Michael Movchin / Felix Müller

Hundreds of thousands of Americans, concerned about climate change and increasingly shocked at how much they’re paying at the pump for their gas, are voting with their feet and ditching their gas-guzzling vehicles and going electric.

Bloomberg is reporting that the U.S. has now crossed the so-called “tipping point” needed to reach mass adoption for electric vehicles.

The so-called tipping point is when a technology shifts rapidly from when it is slightly unusual to have something, to it then gathering rapid momentum so quickly that soon nearly everyone owns the technology. So much so that it becomes unusual not to have one.
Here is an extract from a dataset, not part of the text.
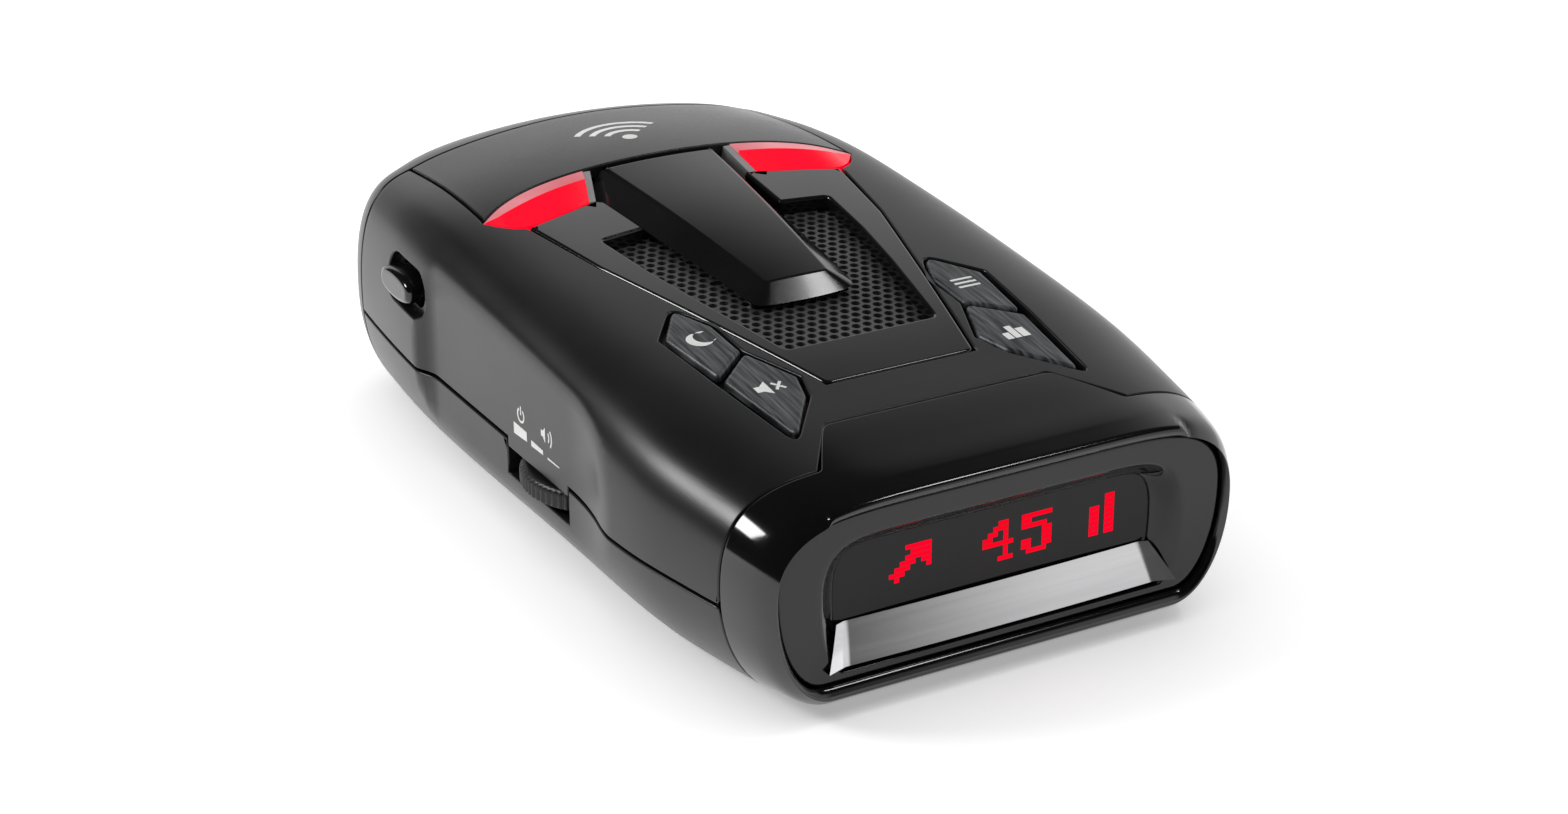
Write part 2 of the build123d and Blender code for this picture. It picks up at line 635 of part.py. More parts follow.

This is known in tech circles as the S-Curve of adoption. Think back to the smart phone, says Bloomberg. Within a decade smartphones went from being a novelty item to completely mainstream. The same thing is happening with electric vehicles, which are beginning their “society-altering shift.”

In the U.S., new electric vehicle sales have hit the magic five percent figure. “This threshold signals the start of mass EV adoption, the period when technological preferences rapidly flip,” argues Bloomberg. Five percent “seems to be the point when early adopters are overtaken by mainstream demand.”

So far, 19 countries have reached the five percent threshold. And many have followed a similar pattern of adoption, as consumers overcome the same problems: there aren’t enough public charging points, the cars are initially prohibitively expensive, and the supply is limited and buyers do not know much about them.

As Bloomberg outlines: “Thus the adoption curve followed by South Korea starting in 2021 ends up looking a lot like the one taken by China in 2018, which is similar to Norway after its first 5% quarter in 2013. The next major car markets approaching the tipping point this year include Canada, Australia, and Spain.”

And now it’s the turn of the U.S. And this is the staggering part: If the U.S. follows the trend of the other countries, then a quarter of new car sales could be electric by the end of 2025. The growth of electric vehicles is about to go exponential.

And after the U.S., other countries will follow. Sales of electric vehicles have tripled in the last two years. So far, 90 percent of the electric vehicle sales are in the U.S., China and Europe, meaning there is a vast potential in Latin America, Africa, and Southeast Asia.

But there may be other challenges to overcome. There are serious ecological and human rights questions about the mining of key minerals for vehicles, especially in countries such as the Democratic Republic of the Congo. (DRC)

Commentating on the cobalt and copper mines in the DRC, Mark Dummett, Head of Business, Security and Human Rights at Amnesty International has said: “When we first went into mines in 2015 we saw how men, women and children were working without even the most basic protective equipment such as gloves and face masks, and miners told us about health conditions they experienced, including coughing, pain in their lungs and urinary tract infections.”

Dummett added that “in one village we visited, people showed us how the water in the local stream that they drank that they said was contaminated by the discharge of waste from a mineral processing plant.”

If there is an explosion of global growth, these problems will be exacerbated without radical reform of the supply chain for electric vehicles. And if mining companies are struggling to keep up with demand, standards in the mines would likely plummet.

Another major stumbling block is the number of chargers. Both America and Europe desperately need more chargers for drivers to overcome “range anxiety.”

Half of charging points in the Europe Union, for example, are in two countries, the Netherlands (90,000 charging points) and Germany (60,000 charging points). As these two countries make up less than 10% of the entire surface area of the European Union, this means the other half of all chargers are scattered throughout the remaining 25 countries, covering 90% of the region’s surface area.

As the CleanTechnica website points out: “The core point isn’t that the Netherlands is truly overflowing with EV charging stations. The point is that most of Europe is lagging behind what’s needed to support strong EV growth.”

One study has predicted that nearly 7 million more charging points will be needed in Europe by 2030 to reach the EU’s target of a 55% reduction of CO2 emissions from cars. Meanwhile, earlier this year the U.S. had almost 113,600 charging points, with over a third of those in California, so millions more will be needed to satisfy demand.

But the days of the internal combustion engine are numbered with electric vehicles set to become the norm in the coming years. Even the leading oil company, Exxon Mobil, which has funded climate denial groups for decades, thinks that by 2040, every new passenger car sold in the world will be electric.

Unbelievably though speaking last month, Exxon CEO, Darron Woods said that the coming electric vehicle revolution “would not make or break this business.” He seemed completely in denial about how much trouble Exxon could be in with the coming renewable energy revolution. No surprises there, I suppose.